# Plastisol transfers and 50/50 dye migration



## MotoskinGraphix (Apr 28, 2006)

As I learn more about screenprinting with plastisol inks there is a bit of concern using 50/50 substrates. The problem I keep reading about is Dye-Migration with the polyester fabric.

The actual fabric dye molecules becoming free roamers under heat and migrating into the plastisol layer. An example would be a red 50/50 tee with white plastisol ink on top turning pink under heat. 

My question since I use stock plastisol as well as custom plastisol transfers, Can this happen within the heatpress process.

My logic tells me yes it can and if thats the case there will be no more 50/50 tees in our offerings.

I have noticed on printing the same stock transfer on cotton and 50/50 black tees, the released transfer paper with cotton is clean but the transfer paper with the 50/50 turns a mottled gray.

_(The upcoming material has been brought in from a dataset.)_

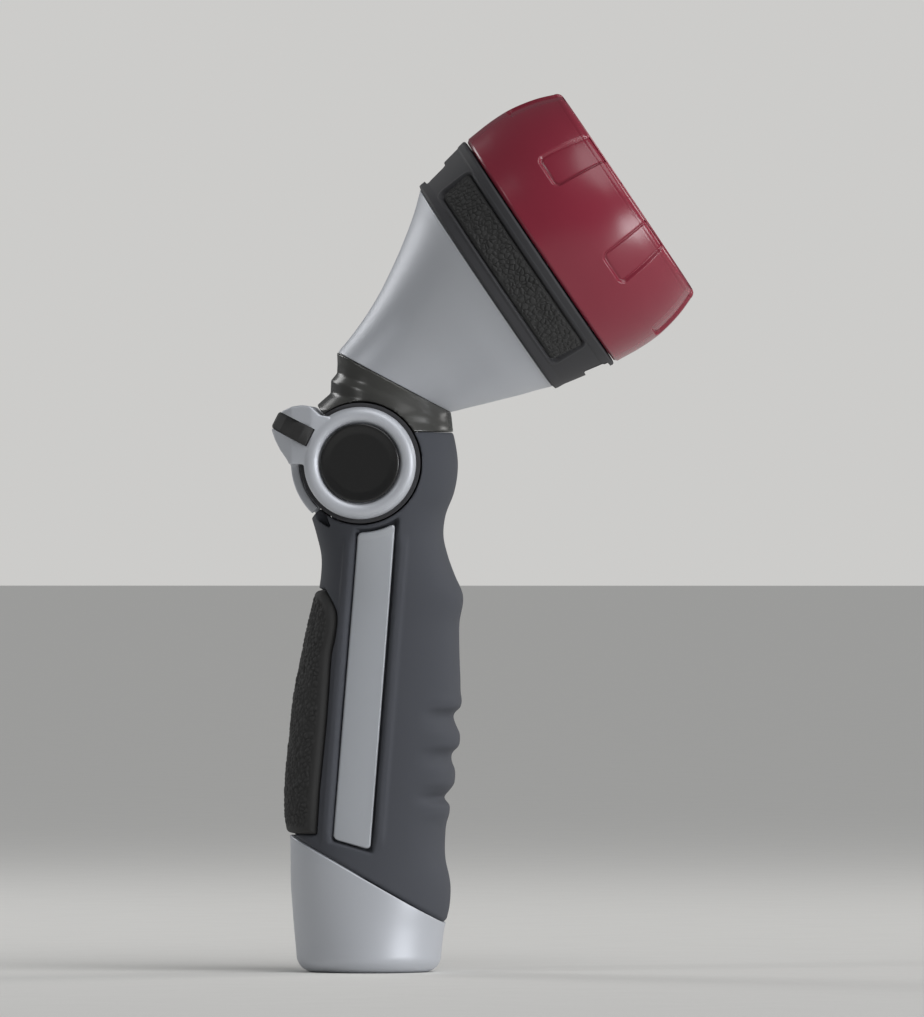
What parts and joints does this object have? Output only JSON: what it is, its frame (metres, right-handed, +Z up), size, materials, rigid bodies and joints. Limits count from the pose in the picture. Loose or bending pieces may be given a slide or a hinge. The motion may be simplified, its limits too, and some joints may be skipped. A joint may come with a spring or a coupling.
{
  "type": "hose spray nozzle",
  "caption": "Upright-grip garden hose nozzle with a round thumb valve at the neck and an angled head whose red dial turns to choose the spray pattern.",
  "frame": {"origin": "centre of the hose inlet's mouth, at the lowest face of the handle", "axes": "+Z up the handle and out of the hose, +X towards the spray side, symmetric about the XZ plane"},
  "size_m": [0.1053, 0.0678, 0.2194],
  "materials": {
    "collar_black": "black moulded plastic",
    "core_black": "black structural plastic",
    "dial_red": "deep red slightly translucent gloss plastic",
    "face_grey": "dark grey moulded plastic",
    "gloss_black": "near-black glossy plastic",
    "grip_rubber": "soft charcoal overmoulded rubber",
    "inlay_silver": "satin silver paint, slightly darker",
    "insert_alloy": "machined aluminium alloy",
    "neck_dark": "dark glossy plastic",
    "pebble_rubber": "black pebbled rubber",
    "satin_silver": "satin silver paint",
    "seal_rubber": "black seal rubber",
    "spring_steel": "stainless steel",
    "white_nylon": "white acetal"
  },
  "bodies": {
    "handle": {"thread_insert": "insert_alloy", "hose_washer": "seal_rubber", "inlet_screen": "spring_steel", "water_tube": "core_black", "base_ferrule": "satin_silver", "grip_sleeve": "grip_rubber", "rear_grip_pad": "pebble_rubber", "inlay_right": "inlay_silver", "inlay_left": "inlay_silver", "frame_right": "core_black", "frame_left": "core_black", "valve_housing": "core_black", "valve_bushes": "white_nylon", "valve_seats": "seal_rubber", "joint_seals": "seal_rubber", "neck_cover": "neck_dark", "cone_shroud": "satin_silver", "outlet_tube": "core_black", "head_manifold": "core_black", "manifold_plate": "core_black", "manifold_screws": "spring_steel", "port_seal": "seal_rubber", "seal_spring": "spring_steel", "detent_ball": "spring_steel", "detent_spring": "spring_steel", "collar_ring": "collar_black", "collar_pad_right": "pebble_rubber", "collar_pad_left": "pebble_rubber", "centre_screw": "spring_steel"},
    "lever": {"thumb_lever": "satin_silver", "lever_pad": "pebble_rubber", "hub_cap_right": "gloss_black", "hub_cap_left": "gloss_black", "valve_barrel": "white_nylon", "barrel_seals": "seal_rubber", "lever_screws": "spring_steel"},
    "dial": {"dial_bezel": "dial_red", "pattern_disc": "core_black", "dial_gasket": "seal_rubber", "spray_face": "face_grey", "thrust_washer": "white_nylon", "centre_cap": "face_grey"}
  },
  "joints": [
    {"name": "lever_turn", "type": "hinge", "parent": "handle", "child": "lever", "pos_m": [-0.0016, 0, 0.1271], "axis": [0, -1, 0], "range_deg": [0, 45]},
    {"name": "dial_turn", "type": "hinge", "parent": "handle", "child": "dial", "pos_m": [0.04294, 0, 0.18004], "axis": [0.83, 0, 0.5577], "continuous": true}
  ]
}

If I am correct in this assumption the dye from the 50/50 is attaching itself to the remnants of the hotsplit transfer.

Now I could be totally wrong but it does make some sense.

From what I heave read with screen printing the dye migration can occur quickly or down the road as the free molecules find a nest. I understand red shirts are probably the worse culprits, especially with white inks on top.

I know heat starts the process and heatpress transfers fall in the migration temperature range.

Any insight or information would be appreciated as plastisol transfers from the suppliers state they can be used on 50/50 blended fabrics with no mention of dye migration.


----------